* [EXERCISE] Write out the listing below again, precisely as it is given.

* [PROVIDED DATA]
^^^^
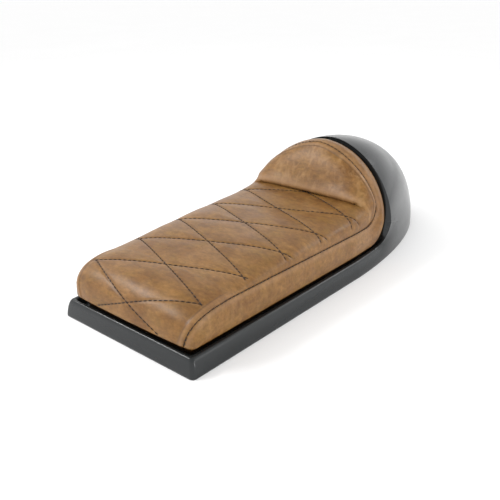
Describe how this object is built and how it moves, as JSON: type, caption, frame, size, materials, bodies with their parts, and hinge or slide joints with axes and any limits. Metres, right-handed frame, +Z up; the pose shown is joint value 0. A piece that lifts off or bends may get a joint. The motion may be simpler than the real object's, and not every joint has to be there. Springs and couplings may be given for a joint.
{
  "type": "motorcycle seat",
  "caption": "Cafe racer motorcycle seat: a moulded plastic tray with a rounded tail cowl, and a bolted-in quilted leather pad that turns up into a bum stop.",
  "frame": {"origin": "middle of the seat's footprint, at the level of the tray's bottom edge, which it stands on", "axes": "+Z is up, Y runs along the seat with the front at -Y and the tail at +Y, X runs across it"},
  "size_m": [0.25, 0.673, 0.1714],
  "materials": {
    "black_plastic": "satin black moulded ABS",
    "tan_leather": "soft mottled tan leather with a slight sheen",
    "grey_foam": "moulded flexible foam",
    "scrim_foam": "thin quilting foam",
    "pan_plastic": "matt black plastic",
    "zinc_steel": "bright zinc plated",
    "black_rubber": "matt black rubber"
  },
  "bodies": {
    "root": {"anchor_rod": "zinc_steel", "base_shell": "black_plastic", "bolt_1": "zinc_steel", "bolt_2": "zinc_steel", "bolt_3": "zinc_steel", "bolt_4": "zinc_steel", "bum_stop_foam": "grey_foam", "bum_stop_panel": "tan_leather", "bumper_1": "black_rubber", "bumper_2": "black_rubber", "bumper_3": "black_rubber", "bumper_4": "black_rubber", "hog_ring_1": "zinc_steel", "hog_ring_2": "zinc_steel", "hog_ring_3": "zinc_steel", "hog_ring_4": "zinc_steel", "hog_ring_5": "zinc_steel", "listing_rod": "zinc_steel", "pad_pan": "pan_plastic", "scrim_foam": "scrim_foam", "seat_foam": "grey_foam", "side_band": "tan_leather", "tee_nut_1": "zinc_steel", "tee_nut_2": "zinc_steel", "tee_nut_3": "zinc_steel", "tee_nut_4": "zinc_steel", "top_panel": "tan_leather", "washer_1": "zinc_steel", "washer_2": "zinc_steel", "washer_3": "zinc_steel", "washer_4": "zinc_steel"}
  },
  "joints": []
}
^^^^
* [RESULT OF THE EXERCISE]
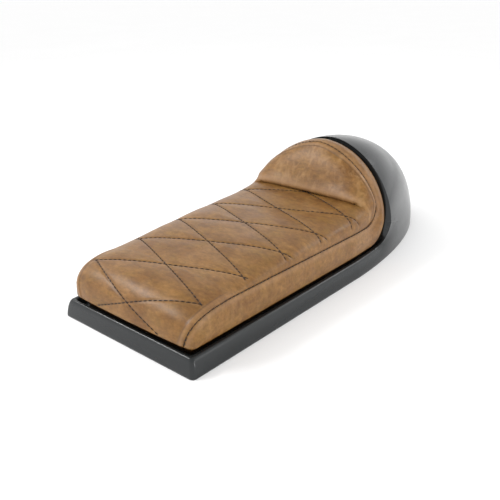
Describe how this object is built and how it moves, as JSON: type, caption, frame, size, materials, bodies with their parts, and hinge or slide joints with axes and any limits. Metres, right-handed frame, +Z up; the pose shown is joint value 0. A piece that lifts off or bends may get a joint. The motion may be simpler than the real object's, and not every joint has to be there. Springs and couplings may be given for a joint.
{
  "type": "motorcycle seat",
  "caption": "Cafe racer motorcycle seat: a moulded plastic tray with a rounded tail cowl, and a bolted-in quilted leather pad that turns up into a bum stop.",
  "frame": {"origin": "middle of the seat's footprint, at the level of the tray's bottom edge, which it stands on", "axes": "+Z is up, Y runs along the seat with the front at -Y and the tail at +Y, X runs across it"},
  "size_m": [0.25, 0.673, 0.1714],
  "materials": {
    "black_plastic": "satin black moulded ABS",
    "tan_leather": "soft mottled tan leather with a slight sheen",
    "grey_foam": "moulded flexible foam",
    "scrim_foam": "thin quilting foam",
    "pan_plastic": "matt black plastic",
    "zinc_steel": "bright zinc plated",
    "black_rubber": "matt black rubber"
  },
  "bodies": {
    "root": {"anchor_rod": "zinc_steel", "base_shell": "black_plastic", "bolt_1": "zinc_steel", "bolt_2": "zinc_steel", "bolt_3": "zinc_steel", "bolt_4": "zinc_steel", "bum_stop_foam": "grey_foam", "bum_stop_panel": "tan_leather", "bumper_1": "black_rubber", "bumper_2": "black_rubber", "bumper_3": "black_rubber", "bumper_4": "black_rubber", "hog_ring_1": "zinc_steel", "hog_ring_2": "zinc_steel", "hog_ring_3": "zinc_steel", "hog_ring_4": "zinc_steel", "hog_ring_5": "zinc_steel", "listing_rod": "zinc_steel", "pad_pan": "pan_plastic", "scrim_foam": "scrim_foam", "seat_foam": "grey_foam", "side_band": "tan_leather", "tee_nut_1": "zinc_steel", "tee_nut_2": "zinc_steel", "tee_nut_3": "zinc_steel", "tee_nut_4": "zinc_steel", "top_panel": "tan_leather", "washer_1": "zinc_steel", "washer_2": "zinc_steel", "washer_3": "zinc_steel", "washer_4": "zinc_steel"}
  },
  "joints": []
}